— START OF Data provided —

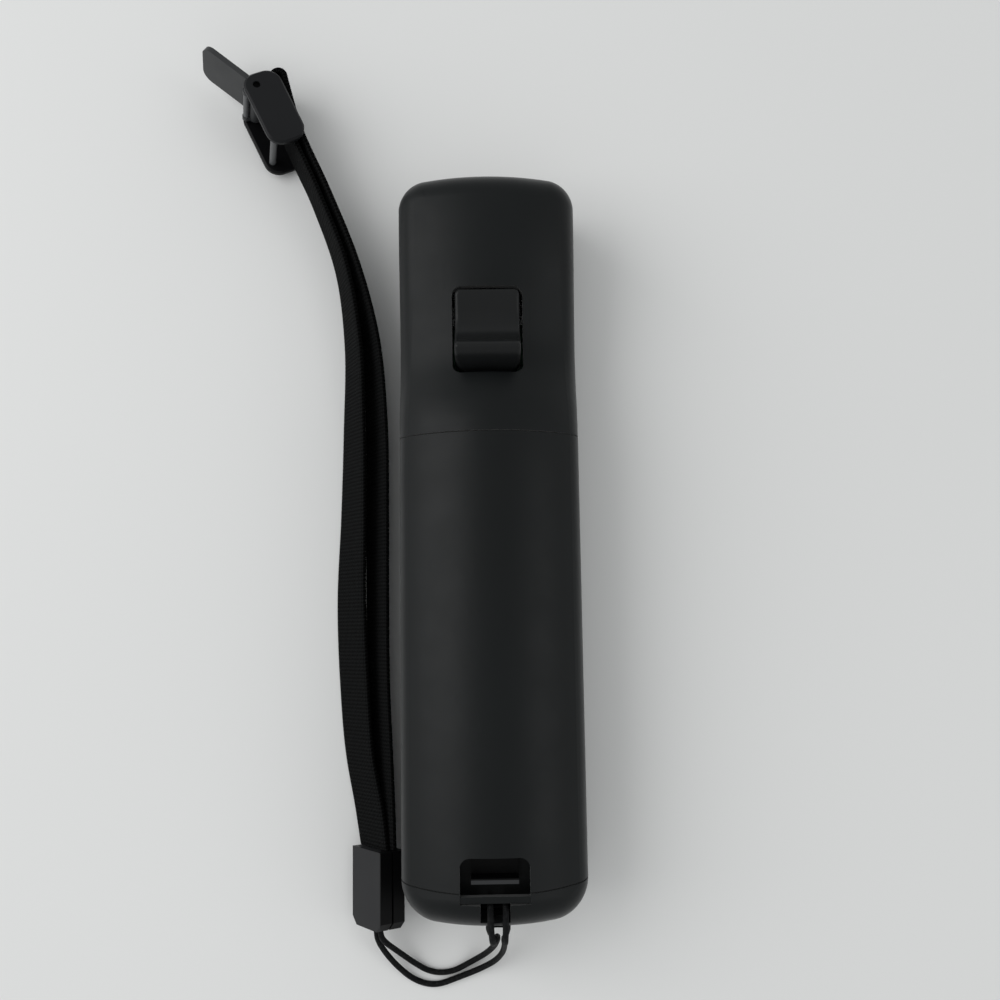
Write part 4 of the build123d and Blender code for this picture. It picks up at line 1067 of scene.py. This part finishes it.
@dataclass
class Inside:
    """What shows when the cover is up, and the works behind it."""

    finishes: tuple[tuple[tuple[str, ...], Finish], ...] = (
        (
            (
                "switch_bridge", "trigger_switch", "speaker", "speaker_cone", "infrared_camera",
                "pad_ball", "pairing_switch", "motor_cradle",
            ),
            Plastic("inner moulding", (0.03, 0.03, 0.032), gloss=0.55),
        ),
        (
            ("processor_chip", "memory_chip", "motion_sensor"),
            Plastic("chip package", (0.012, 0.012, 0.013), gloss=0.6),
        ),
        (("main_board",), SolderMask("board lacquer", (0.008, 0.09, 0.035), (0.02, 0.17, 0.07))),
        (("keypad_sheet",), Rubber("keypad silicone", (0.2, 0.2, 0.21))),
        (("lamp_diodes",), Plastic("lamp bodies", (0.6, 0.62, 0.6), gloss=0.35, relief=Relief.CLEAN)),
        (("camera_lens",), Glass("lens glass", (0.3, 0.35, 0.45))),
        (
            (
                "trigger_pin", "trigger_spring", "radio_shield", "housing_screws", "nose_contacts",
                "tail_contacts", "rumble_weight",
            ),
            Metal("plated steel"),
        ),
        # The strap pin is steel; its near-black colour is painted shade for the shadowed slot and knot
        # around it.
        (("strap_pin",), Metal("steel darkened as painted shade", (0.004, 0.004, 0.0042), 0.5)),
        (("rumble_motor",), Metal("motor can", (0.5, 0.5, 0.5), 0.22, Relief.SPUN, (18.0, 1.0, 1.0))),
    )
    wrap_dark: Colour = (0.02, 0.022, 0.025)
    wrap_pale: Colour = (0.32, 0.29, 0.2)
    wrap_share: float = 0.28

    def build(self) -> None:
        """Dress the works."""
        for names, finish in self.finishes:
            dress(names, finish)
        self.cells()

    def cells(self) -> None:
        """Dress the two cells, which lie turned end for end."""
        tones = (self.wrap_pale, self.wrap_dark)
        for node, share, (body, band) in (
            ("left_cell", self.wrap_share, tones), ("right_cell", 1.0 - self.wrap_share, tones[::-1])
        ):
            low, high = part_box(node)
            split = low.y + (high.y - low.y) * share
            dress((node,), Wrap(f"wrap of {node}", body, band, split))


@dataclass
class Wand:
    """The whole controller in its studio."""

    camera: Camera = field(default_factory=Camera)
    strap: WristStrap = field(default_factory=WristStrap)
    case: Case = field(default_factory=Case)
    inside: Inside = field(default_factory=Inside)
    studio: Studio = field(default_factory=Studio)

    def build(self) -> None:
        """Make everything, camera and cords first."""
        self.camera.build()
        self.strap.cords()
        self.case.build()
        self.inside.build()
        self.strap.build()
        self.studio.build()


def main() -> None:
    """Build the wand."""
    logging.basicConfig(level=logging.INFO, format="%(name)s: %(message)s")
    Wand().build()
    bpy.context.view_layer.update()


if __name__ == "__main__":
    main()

— END OF Data provided —

» What to produce
Print the material above verbatim, first line through the line containing "shows when the", both included.

» Exercise answer
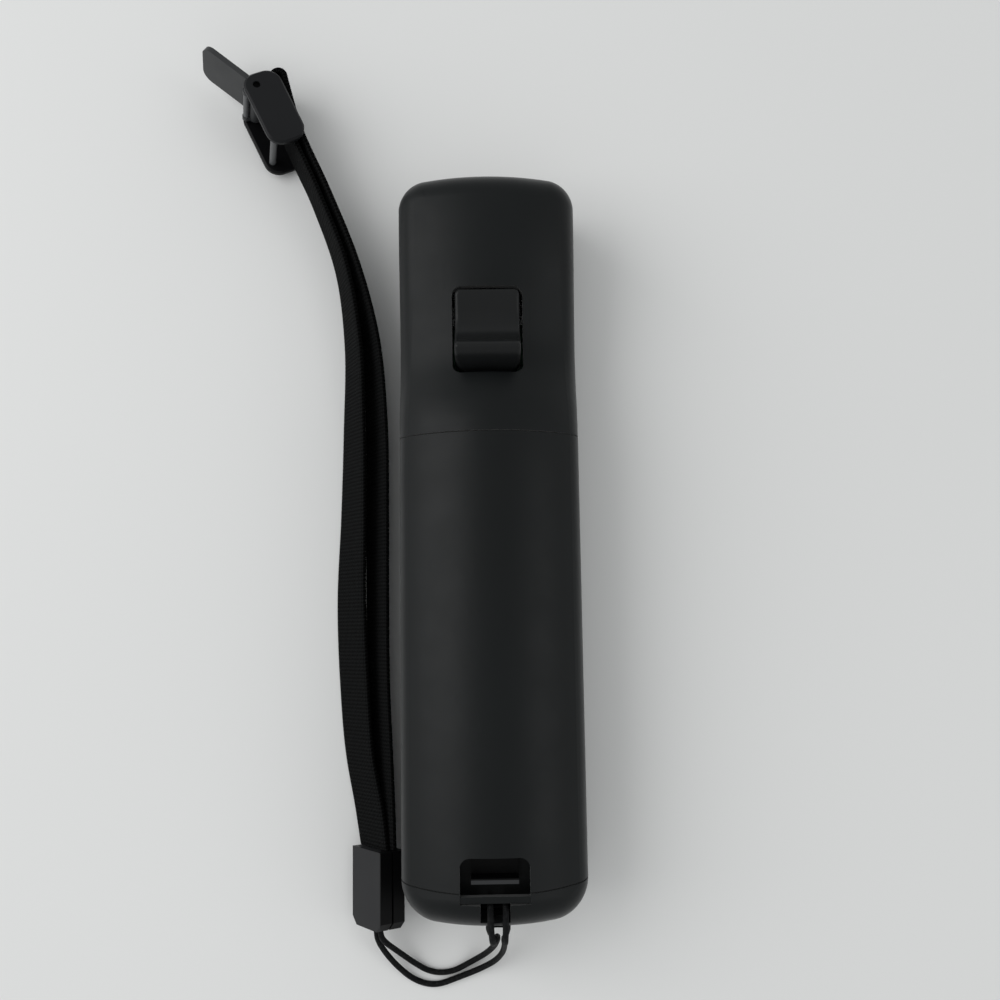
Write part 4 of the build123d and Blender code for this picture. It picks up at line 1067 of scene.py. This part finishes it.
@dataclass
class Inside:
    """What shows when the cover is up, and the works behind it."""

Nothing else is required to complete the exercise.